--- Collected material ---

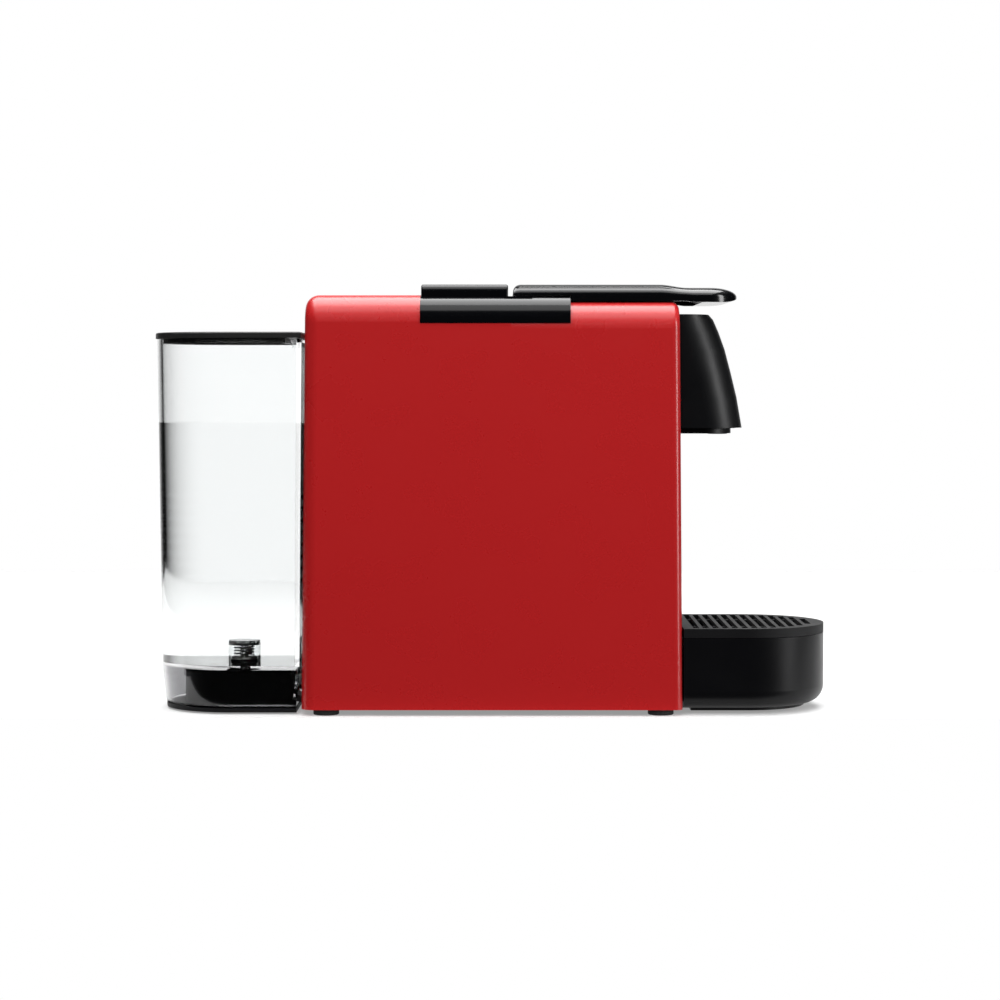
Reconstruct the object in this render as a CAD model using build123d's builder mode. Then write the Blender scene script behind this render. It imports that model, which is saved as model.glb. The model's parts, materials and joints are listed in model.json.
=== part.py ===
from build123d import *
import math
import os

# Compact capsule espresso machine.  Millimetres, +X to the front, +Y to the far side, +Z up,
# origin on the table under the centre of the bounding box.

# ---------------------------------------------------------------- driving dimensions
HALF_WIDTH = 41.6            # red casing
CASING_WALL = 2.2
CASING_BOTTOM = 3.0
CASING_REAR_TOP = 202.2
CASING_FRONT_TOP = 199.0
REAR_LOW, REAR_HIGH = -91.1, -88.7
FRONT_LOW, FRONT_HIGH = 92.6, 90.7
SHOULDER = 13.0              # radius of the long upper edges
REAR_ROUND, FRONT_ROUND = 6.5, 3.8

PANEL_X = (-33.5, 38.4)      # black control panel draped over the casing
PANEL_HALF = 42.0
PANEL_Z = (188.6, 201.5)
PANEL_WALL = 2.2
BLOCK_X = (-33.2, 8.6)       # raised block that holds the buttons
BLOCK_HALF = 33.0
BLOCK_TOP = 207.3
BUTTON_X, BUTTON_Y, BUTTON_RADIUS = -17.0, 16.0, 8.0
BUTTON_TRAVEL = 1.2

HINGE_X, HINGE_Z = 15.5, 202.5          # lever axis
LEVER_X = (11.0, 119.8)
LEVER_TOP = 207.5
LEVER_HALF = 33.0
LEVER_SKIN = 1.6
AXLE_RADIUS = 1.25
CRANK = 21.0                            # lever axis to drive pin
ARM_Y = (28.0, 30.8)

BREW_Z = 163.0                          # axis of the brew group
CAGE_X = (22.0, 50.0)
CAGE_RADIUS = 18.5
FRAME_Y = (21.5, 23.5)
RAIL_Y = (24.3, 27.3)
PLATE_X = (52.0, 58.0)                  # capsule support, lever closed

HEAD_HALF = 33.0
HEAD_Z = (138.3, 193.0)
NOZZLE_X = 112.0

TRAY_CENTRE, TRAY_RADIUS = 124.8, 40.0
TRAY_Z = (3.0, 37.4)
GRID_TOP = 42.0
CONTAINER_X, CONTAINER_HALF = (24.0, 89.6), 31.0
CONTAINER_Z = (10.4, 118.0)

TANK_HALF = 38.0
TANK_WALL = 2.5
TANK_REAR_X = -164.1
TANK_FRONT_X = -90.3
TANK_TOP = 181.4
TANK_FLOOR = (21.5, 23.5)
TANK_DRAFT = 0.61                       # degrees, narrower towards the base
VALVE_X = -121.0
LID_REAR_X, LID_FRONT_X = -164.8, -90.6
LID_Z = (181.6, 184.5)
LID_AXIS = (-93.4, 183.0)

FOOT_PLACES = [(-79.3, -33.0), (-79.3, 33.0), (82.4, -33.0), (82.4, 33.0)]
FOOT_RADIUS, FOOT_TOP = 6.25, 3.0
TANK_FOOT_X = -138.0
SCREW_PLACES = [(x, y) for x in (-60.0, 6.0) for y in (-33.8, 33.8)]
GLAND_X, GLAND_Z = -76.0, 16.0
PLINTH_Z = (3.0, 6.0)                   # floor of the chassis

PUMP_X, PUMP_Y = -56.0, -6.0            # upright axis of the pump
METER_X, METER_Y = -38.0, -18.0         # upright axis of the flow meter
BLOCK_HEATER_X = (-24.0, 8.0)
BLOCK_HEATER_Z = (60.0, 116.0)
DECK_Z = (124.0, 127.0)                 # shelf above the capsule container
SPRING_WIRE = 0.45

os.makedirs("parts", exist_ok=True)


# ---------------------------------------------------------------- shared shapes
def slab(x, y, z, corner=0.0, mode=Mode.ADD):
    """Straight block between two X, two Y and two Z values, with rounded upright corners."""
    with BuildSketch(Plane.XY.offset(z[0])) as plan:
        with Locations(((x[0] + x[1]) / 2, (y[0] + y[1]) / 2)):
            if corner:
                RectangleRounded(x[1] - x[0], y[1] - y[0], corner)
            else:
                Rectangle(x[1] - x[0], y[1] - y[0])
    extrude(plan.sketch, amount=z[1] - z[0], mode=mode)


def pair(x, y, z, mode=Mode.ADD):
    """The same block on the near and on the far side."""
    slab(x, y, z, mode=mode)
    slab(x, (-y[1], -y[0]), z, mode=mode)


def rod(start, along, radius, length, bore=0.0, mode=Mode.ADD):
    """Round bar or tube from a point along a direction."""
    with BuildSketch(Plane(origin=start, z_dir=along)) as ring:
        Circle(radius)
        if bore:
            Circle(bore, mode=Mode.SUBTRACT)
    extrude(ring.sketch, amount=length, mode=mode)


def side_plate(points, y, mode=Mode.ADD):
    """Plate drawn in side view and extruded from one Y value to another."""
    with BuildSketch(Plane(origin=(0, y[0], 0), x_dir=(1, 0, 0), z_dir=(0, -1, 0))) as outline:
        with BuildLine():
            Polyline(*points, close=True)
        make_face()
    extrude(outline.sketch, amount=y[0] - y[1], mode=mode)


def hose(points, radius, bore, bends):
    """Tube along straight runs joined by tangent arcs."""
    with BuildLine() as route:
        FilletPolyline(*points, radius=bends)
    start = route.line @ 0
    with BuildSketch(Plane(origin=start, z_dir=route.line % 0)) as section:
        Circle(radius)
        Circle(bore, mode=Mode.SUBTRACT)
    sweep(section.sketch, path=route.line)


def coil(place, radius, height, turns):
    """Compression spring standing on a place, as a stack of rings joined by a thin seam."""
    pitch = height / turns
    for turn in range(turns):
        with Locations((place[0], place[1], place[2] + pitch * (turn + 0.5))):
            Torus(radius, SPRING_WIRE)
    with Locations((place[0] + radius, place[1], place[2] + height / 2)):
        Cylinder(SPRING_WIRE * 0.8, height - pitch)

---

■ **Exercise objective**:
Repeat, word for word, the lines from the opening of the material through the line containing "CONTAINER_Z = (10.4, 118.0)".

■ **Final result**:
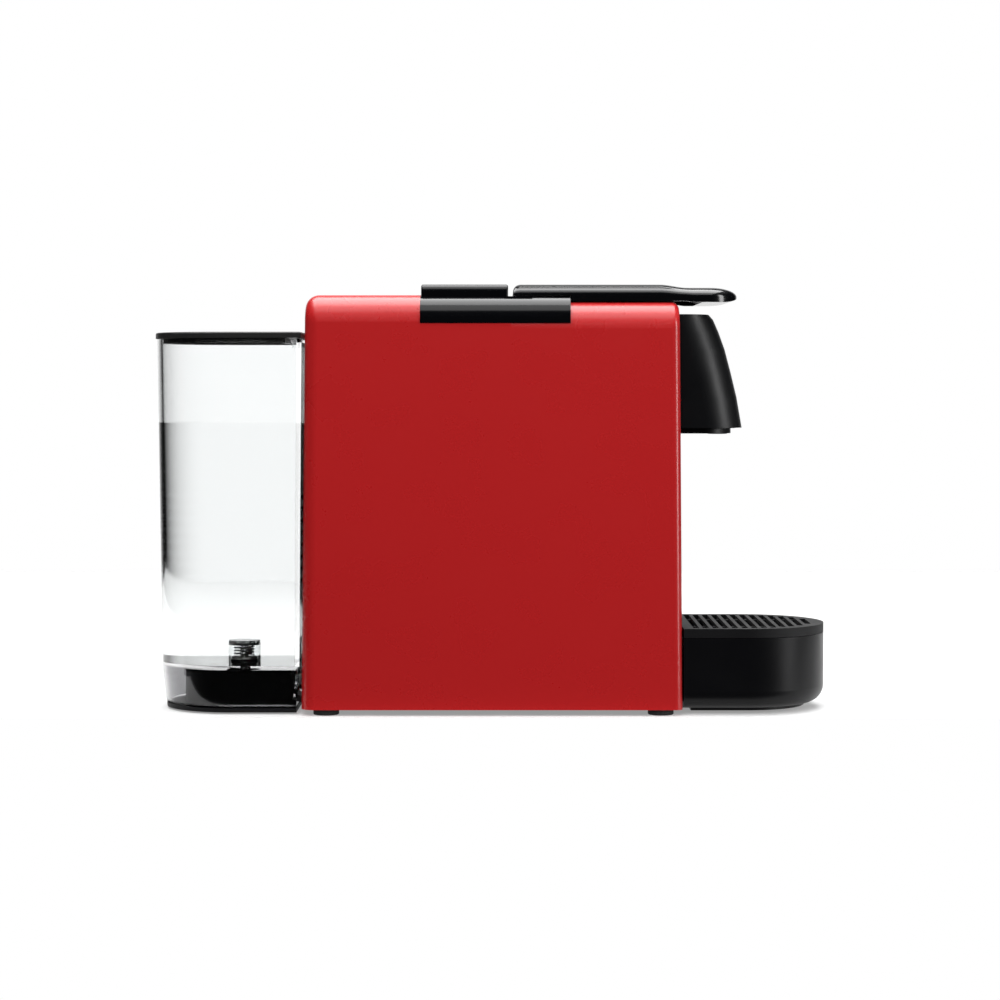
Reconstruct the object in this render as a CAD model using build123d's builder mode. Then write the Blender scene script behind this render. It imports that model, which is saved as model.glb. The model's parts, materials and joints are listed in model.json.
=== part.py ===
from build123d import *
import math
import os

# Compact capsule espresso machine.  Millimetres, +X to the front, +Y to the far side, +Z up,
# origin on the table under the centre of the bounding box.

# ---------------------------------------------------------------- driving dimensions
HALF_WIDTH = 41.6            # red casing
CASING_WALL = 2.2
CASING_BOTTOM = 3.0
CASING_REAR_TOP = 202.2
CASING_FRONT_TOP = 199.0
REAR_LOW, REAR_HIGH = -91.1, -88.7
FRONT_LOW, FRONT_HIGH = 92.6, 90.7
SHOULDER = 13.0              # radius of the long upper edges
REAR_ROUND, FRONT_ROUND = 6.5, 3.8

PANEL_X = (-33.5, 38.4)      # black control panel draped over the casing
PANEL_HALF = 42.0
PANEL_Z = (188.6, 201.5)
PANEL_WALL = 2.2
BLOCK_X = (-33.2, 8.6)       # raised block that holds the buttons
BLOCK_HALF = 33.0
BLOCK_TOP = 207.3
BUTTON_X, BUTTON_Y, BUTTON_RADIUS = -17.0, 16.0, 8.0
BUTTON_TRAVEL = 1.2

HINGE_X, HINGE_Z = 15.5, 202.5          # lever axis
LEVER_X = (11.0, 119.8)
LEVER_TOP = 207.5
LEVER_HALF = 33.0
LEVER_SKIN = 1.6
AXLE_RADIUS = 1.25
CRANK = 21.0                            # lever axis to drive pin
ARM_Y = (28.0, 30.8)

BREW_Z = 163.0                          # axis of the brew group
CAGE_X = (22.0, 50.0)
CAGE_RADIUS = 18.5
FRAME_Y = (21.5, 23.5)
RAIL_Y = (24.3, 27.3)
PLATE_X = (52.0, 58.0)                  # capsule support, lever closed

HEAD_HALF = 33.0
HEAD_Z = (138.3, 193.0)
NOZZLE_X = 112.0

TRAY_CENTRE, TRAY_RADIUS = 124.8, 40.0
TRAY_Z = (3.0, 37.4)
GRID_TOP = 42.0
CONTAINER_X, CONTAINER_HALF = (24.0, 89.6), 31.0
CONTAINER_Z = (10.4, 118.0)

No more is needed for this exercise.